天神人形(読み)てんじんにんぎょう

日本大百科全書(ニッポニカ) 「天神人形」の意味・わかりやすい解説

天神人形
てんじんにんぎょう

菅原道真(すがわらのみちざね)を祀(まつ)った天神信仰から生まれ、その姿をかたどった人形。土、木、練り物、張り子製などあり、全国各地に広く分布している。江戸時代、天神学問書道の神として寺子屋を中心に子供たちに親しまれ、正月や3月、5月の節供には、雛(ひな)天神としてこの人形が雛段に飾られ、山陰地方などには現在もその風習が残っている。節供前には天神市(いち)の立つ土地もある。

 さらに天神は農耕神としても広く信仰を集めた関係から、各地で郷土色に富んだ天神人形がつくられ、種類が多い。
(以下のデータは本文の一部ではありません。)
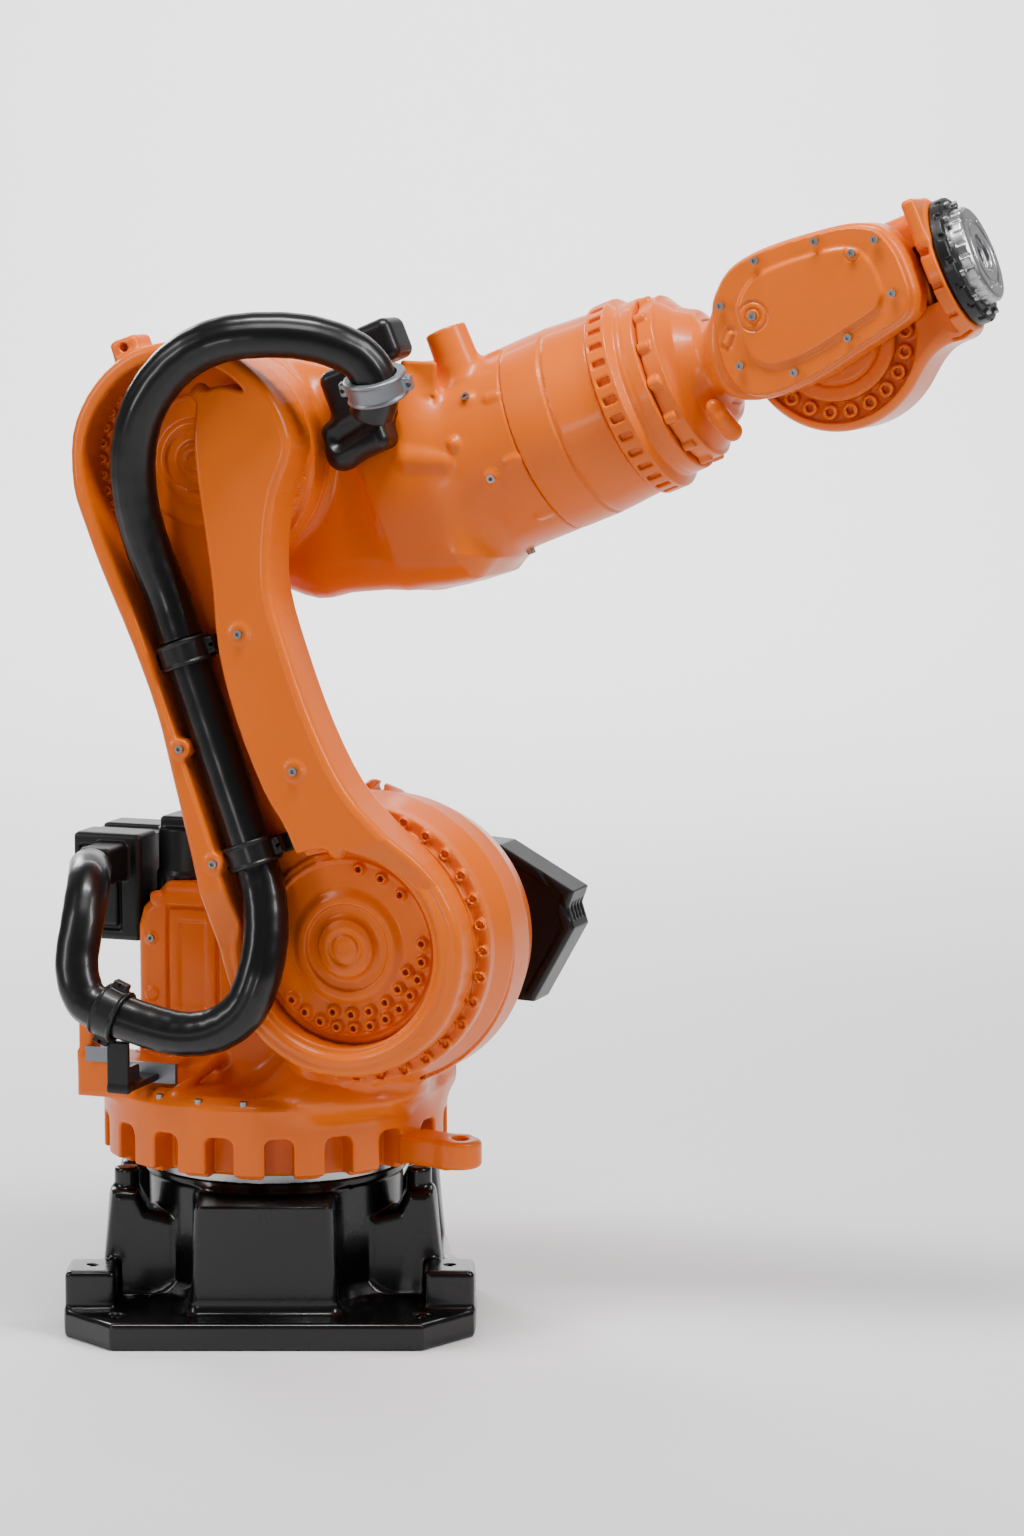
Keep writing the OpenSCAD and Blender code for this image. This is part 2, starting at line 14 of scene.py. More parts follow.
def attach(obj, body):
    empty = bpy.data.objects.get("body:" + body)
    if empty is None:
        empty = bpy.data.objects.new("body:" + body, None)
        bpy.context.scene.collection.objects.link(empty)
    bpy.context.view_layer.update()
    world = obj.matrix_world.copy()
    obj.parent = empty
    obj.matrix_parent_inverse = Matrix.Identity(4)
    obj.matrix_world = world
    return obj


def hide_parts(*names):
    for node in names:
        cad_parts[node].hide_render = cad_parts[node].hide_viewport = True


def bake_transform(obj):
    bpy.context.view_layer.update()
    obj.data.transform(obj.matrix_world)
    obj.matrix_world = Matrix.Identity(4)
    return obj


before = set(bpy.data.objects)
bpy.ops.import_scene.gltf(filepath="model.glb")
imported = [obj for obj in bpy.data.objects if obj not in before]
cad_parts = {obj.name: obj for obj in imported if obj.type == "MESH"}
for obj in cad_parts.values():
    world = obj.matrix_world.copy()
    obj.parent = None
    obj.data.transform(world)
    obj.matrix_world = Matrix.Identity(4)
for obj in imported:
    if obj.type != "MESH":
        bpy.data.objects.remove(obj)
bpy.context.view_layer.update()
MM = 0.001

# ---------------------------------------------------------------- camera
LENS_MM = 103.8
camera_data = bpy.data.cameras.new("camera")
camera_data.lens = LENS_MM
camera_data.sensor_width = 36.0
camera_data.clip_end = 100.0
camera = bpy.data.objects.new("camera", camera_data)
camera.location = (0.634, -11.684, 2.990)
camera.rotation_euler = (math.radians(90.0) - 0.131, 0.0, 0.0)
bpy.context.scene.collection.objects.link(camera)
bpy.context.scene.camera = camera

# ---------------------------------------------------------------- places
ARM_TURN = 20.0
A2_X = 387.0
A2_Z = 1060.0
LINK_LEN = 1300.0
LINK_LEAN = 18.4
ARM_PITCH = 22.5
ELBOW_DROP = 253.0
WRIST_S = 1555.0
HOSE_R = 59.0


def turn(degrees, axis):
    return Matrix.Rotation(math.radians(degrees), 4, axis)


def shift(x, y, z):
    return Matrix.Translation((x, y, z))


ROW = Matrix.Identity(4)
ARM = turn(-ARM_TURN, "Z")
SHOULDER = ARM @ shift(A2_X, 0, A2_Z) @ turn(-LINK_LEAN, "Y")
A3_X = A2_X - LINK_LEN * math.sin(math.radians(LINK_LEAN))
A3_Z = A2_Z + LINK_LEN * math.cos(math.radians(LINK_LEAN))
ELBOW = ARM @ shift(A3_X, 0, A3_Z) @ turn(-ARM_PITCH, "Y")
ROLL = ELBOW @ shift(0, 0, -ELBOW_DROP)
TILT = ROLL @ shift(WRIST_S, 0, 0)

# ---------------------------------------------------------------- distance functions


def rounded(a, b, edge):
    """Where two distances overlap, with the edge between them rounded."""
    corner = np.hypot(np.maximum(a + edge, 0), np.maximum(b + edge, 0)) - edge
    return np.where((a > -edge) & (b > -edge), corner, np.maximum(a, b))


def split(axis, x, y, z):
    """The two coordinates across an axis, then the one along it."""
    if axis == "x":
        return y, z, x
    if axis == "y":
        return x, z, y
    return x, y, z


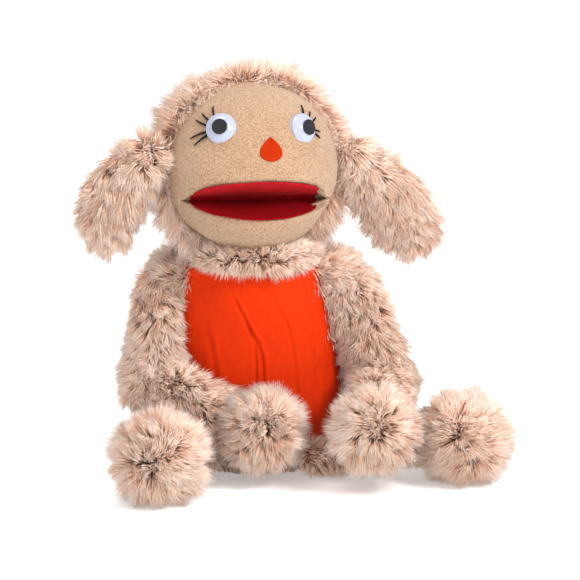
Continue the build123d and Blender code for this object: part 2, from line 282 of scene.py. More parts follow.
def tube(path, radii, sides=10):
    """A closed round tube along a path, with a radius at each point."""
    path = np.asarray(path, float)
    along = unit(np.gradient(path, axis=0))
    ref = np.array([0.0, 0.0, 1.0]) if abs(along[0][2]) < 0.9 else np.array([1.0, 0.0, 0.0])
    across = unit(np.cross(along, ref))
    up = np.cross(across, along)
    turn = np.arange(sides) * 2 * math.pi / sides
    ring = np.cos(turn)[None, :, None] * across[:, None, :] + np.sin(turn)[None, :, None] * up[:, None, :]
    points = path[:, None, :] + ring * np.asarray(radii)[:, None, None]
    rows = len(path)
    index = np.arange(rows * sides).reshape(rows, sides)
    nxt = np.roll(index, -1, axis=1)
    quads = np.stack([index[:-1], nxt[:-1], nxt[1:], index[1:]], axis=-1).reshape(-1, 4)
    points = np.concatenate([points.reshape(-1, 3), path[:1], path[-1:]])
    first = np.stack([index[0], np.full(sides, rows * sides), nxt[0]], axis=-1)
    last = np.stack([index[-1], nxt[-1], np.full(sides, rows * sides + 1)], axis=-1)
    return points, [quads, np.concatenate([first, last])]


# ---------------------------------------------------------------- materials
def new_material(name):
    mat = bpy.data.materials.new(name)
    mat.use_nodes = True
    tree = mat.node_tree
    return mat, tree, tree.nodes["Principled BSDF"]


def add_node(tree, kind, **inputs):
    """A shader node with some of its inputs set or linked. Double underscores stand for spaces."""
    made = tree.nodes.new(kind)
    for key, value in inputs.items():
        socket = made.inputs[int(key[1:])] if key[0] == "_" else made.inputs[key.replace("__", " ")]
        if isinstance(value, bpy.types.NodeSocket):
            tree.links.new(value, socket)
        else:
            socket.default_value = value
    return made


def ramp(tree, value, stops):
    """A colour ramp on a value, from a list of (place, colour)."""
    made = add_node(tree, "ShaderNodeValToRGB", Fac=value)
    line = made.color_ramp
    while len(line.elements) < len(stops):
        line.elements.new(0.5)
    for element, (place, colour) in zip(line.elements, stops):
        element.position = place
        element.color = (*colour, 1)
    return made.outputs["Color"]


def mix_colour(tree, mode, share, a, b):
    made = tree.nodes.new("ShaderNodeMix")
    made.data_type = "RGBA"
    made.blend_type = mode
    for socket, value in ((made.inputs[0], share), (made.inputs[6], a), (made.inputs[7], b)):
        if isinstance(value, bpy.types.NodeSocket):
            tree.links.new(value, socket)
        else:
            socket.default_value = value if not isinstance(value, tuple) else (*value, 1)[:4]
    return made.outputs[2]


def math_node(tree, operation, a, b=0.5, c=0.5):
    made = tree.nodes.new("ShaderNodeMath")
    made.operation = operation
    for socket, value in zip(made.inputs, (a, b, c)):
        if isinstance(value, bpy.types.NodeSocket):
            tree.links.new(value, socket)
        else:
            socket.default_value = value
    return made.outputs[0]


def vary_roughness(tree, shader, value, share, base):
    """Roughness that follows a value: its share of it on top of a base."""
    tree.links.new(math_node(tree, "MULTIPLY_ADD", value, share, base), shader.inputs["Roughness"])


def fur_material():
    """Long pile in pinkish cream: painted shade darkens each strand to brown towards its root, painted light
    brightens its tip, and each strand has its own tone.
    """
    mat, tree, shader = new_material("long_pile_fur")
    place = tree.nodes.new("ShaderNodeUVMap")
    place.uv_map = "OFBake"
    parts = add_node(tree, "ShaderNodeSeparateXYZ", Vector=place.outputs[0])
    # Along each strand: painted shade of the pile's depths, brown at the roots, up to painted light, pale
    # cream at the tips.
    body = ramp(tree, parts.outputs["Y"], [
        (0.0, (0.42, 0.21, 0.12)),
        (0.2, (0.80, 0.51, 0.35)),
        (0.5, (1.0, 0.77, 0.62)),
        (1.0, (1.0, 0.92, 0.87)),
    ])
    shade = ramp(tree, parts.outputs["X"], [
        (0.0, (0.58, 0.35, 0.25)),
        (0.35, (0.86, 0.70, 0.60)),
        (0.7, (0.96, 0.90, 0.86)),
        (1.0, (1.0, 1.0, 1.0)),
    ])
    colour = mix_colour(tree, "MULTIPLY", 1.0, body, shade)
    tree.links.new(colour, shader.inputs["Base Color"])
    vary_roughness(tree, shader, parts.outputs["X"], 0.2, 0.6)
    shader.inputs["Specular IOR Level"].default_value = 0.25
    shader.inputs["Sheen Weight"].default_value = 0.25
    shader.inputs["Sheen Roughness"].default_value = 0.5
    return mat


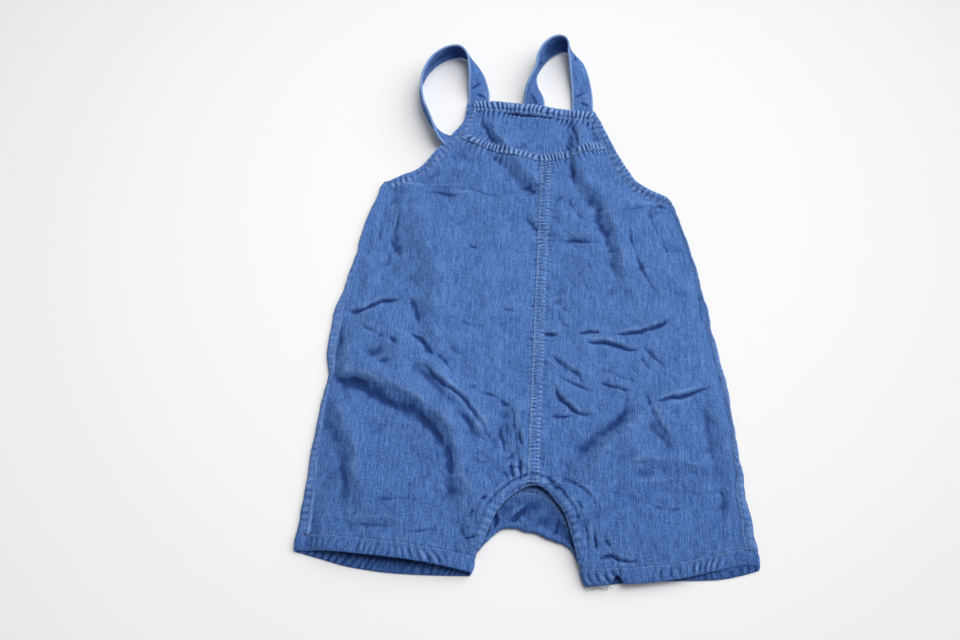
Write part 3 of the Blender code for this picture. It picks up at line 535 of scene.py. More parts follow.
class Line:
    """A smooth line drawn on the cloth, to measure from."""

    def __init__(self, rows, spacing=1.5):
        path = smooth(rows)
        self.length = length_of(path)[-1]
        self.path = evenly(path, max(4, int(self.length / spacing)))
        self.run = direction(self.path)

    def near(self, x, y):
        """Distance to its left (right is below 0) and distance along it, for arrays of points."""
        away = (x[:, None] - self.path[:, 0]) ** 2 + (y[:, None] - self.path[:, 1]) ** 2
        i = away.argmin(1)
        across, up = x - self.path[i, 0], y - self.path[i, 1]
        run = self.run[i]
        along = self.length * i / (len(self.path) - 1) + run[:, 0] * across + run[:, 1] * up
        return run[:, 0] * up - run[:, 1] * across, along

    def around(self, x, y, margin):
        """Which points lie within a box this much larger than the line."""
        low, high = self.path.min(0) - margin, self.path.max(0) + margin
        return (x > low[0]) & (x < high[0]) & (y > low[1]) & (y < high[1])


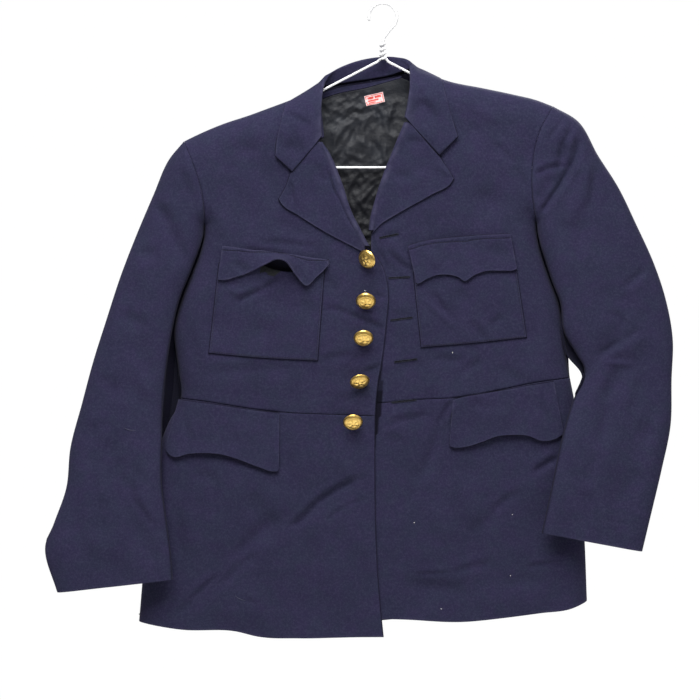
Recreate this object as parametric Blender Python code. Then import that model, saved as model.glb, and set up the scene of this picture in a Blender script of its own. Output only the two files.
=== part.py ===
"""A single-breasted military dress tunic, hung open on a wire hanger.

The origin is the inside top of the hanger's hook, +X is to the right as the tunic is seen
from the front, the front faces -Y and +Z is up. Tables give places in millimetres as x and
drop, where drop is measured down from the apex of the hanger. "Right" and "left" are the
wearer's, so the right half lies at -X.

The body and the sleeves are thin cloth shells. Their two faces meet at the folds, which are
the shoulder ridges, the sides and the edges of the sleeves, and round away from them over a
set distance. Whatever lies on a panel is made from the panel's own surface, moved out.
"""

import math

import bpy
import numpy as np

# ---- driving sizes, millimetres ------------------------------------------------------------

MILLIMETRE = 0.001
APEX_DROP = 70.0            # from the inside top of the hook down to the apex of the arms
CLOTH = 2.0                 # wool serge with its interlining
TRIM = 1.8                  # pockets and flaps
LINING = 1.0
LABEL = 0.6
SEAM = 0.3                  # clear distance between pieces that are sewn together

FRONT_DEPTH = 24.0          # how far the front stands before the plane of the folds
BACK_DEPTH = 16.0           # how far the back stands behind it
BODY_ROUND = 35.0           # distance from a fold over which the body rounds away
SLEEVE_ROUND = 24.0
OVERLAP_LIFT = 2.9          # the right front lies this far over the left front
LAPEL_LIFT = 2.8            # outer face of a lapel over the face of its front
POCKET_LIFT = 2.5
FLAP_LIFT = 5.0             # a breast flap lies over its pocket
CURLED_FLAP_LIFT = 5.8      # the right one, over the pocket that stands open
HIP_FLAP_LIFT = 2.9
LEAF_LIFT = 5.2             # the fall of the collar over the fronts and the back
LAPEL_PUFF = 1.6            # how much further a lapel stands out beside its roll
LINING_INSET = 14.0         # the lining ends this far inside the armholes and the sides
LINING_RIDGE_DROP = 16.8    # and this far below the left shoulder's ridge
LINING_HEM_RISE = 34.0      # and this far above the hem at the sides
LINING_HEM_SAG = 16.0       # its hem is this much lower at the centre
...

1917年(大正6)刊の『日本玩具(がんぐ)解説』に、「衣冠束帯(いかんそくたい)せる土焼の像なり。北野天神の祭神たる菅原道真に擬するより名づく。3、4歳以上の男女の用いるものとす。(略)徳川時代を通じて初等教育の学舎たりし寺子屋にては多く道真を文学の神として祀り、毎月其(その)忌日に子弟をして奉せしめたり。之(これ)より延(ひ)ゐて此(この)玩具を起こりしと認めらる」とある。

 形態内裏(だいり)雛に似て、端然と笏(しゃく)を持つ正座の座り天神が多く、そのほか立像、あるいは稲穂を手にした稲穂持ち天神(香川県高松市)、梅の枝を持つ梅持ち天神(京都市伏見(ふしみ)区)、堂内天神(青森県弘前(ひろさき)市)、以下、象乗り、牛乗り、亀(かめ)乗り天神などがある。山陰の出雲(いずも)地方に白天神、関東地方に鴻巣(こうのす)産練り物製の赤天神、ほかに黒衣の天神がある。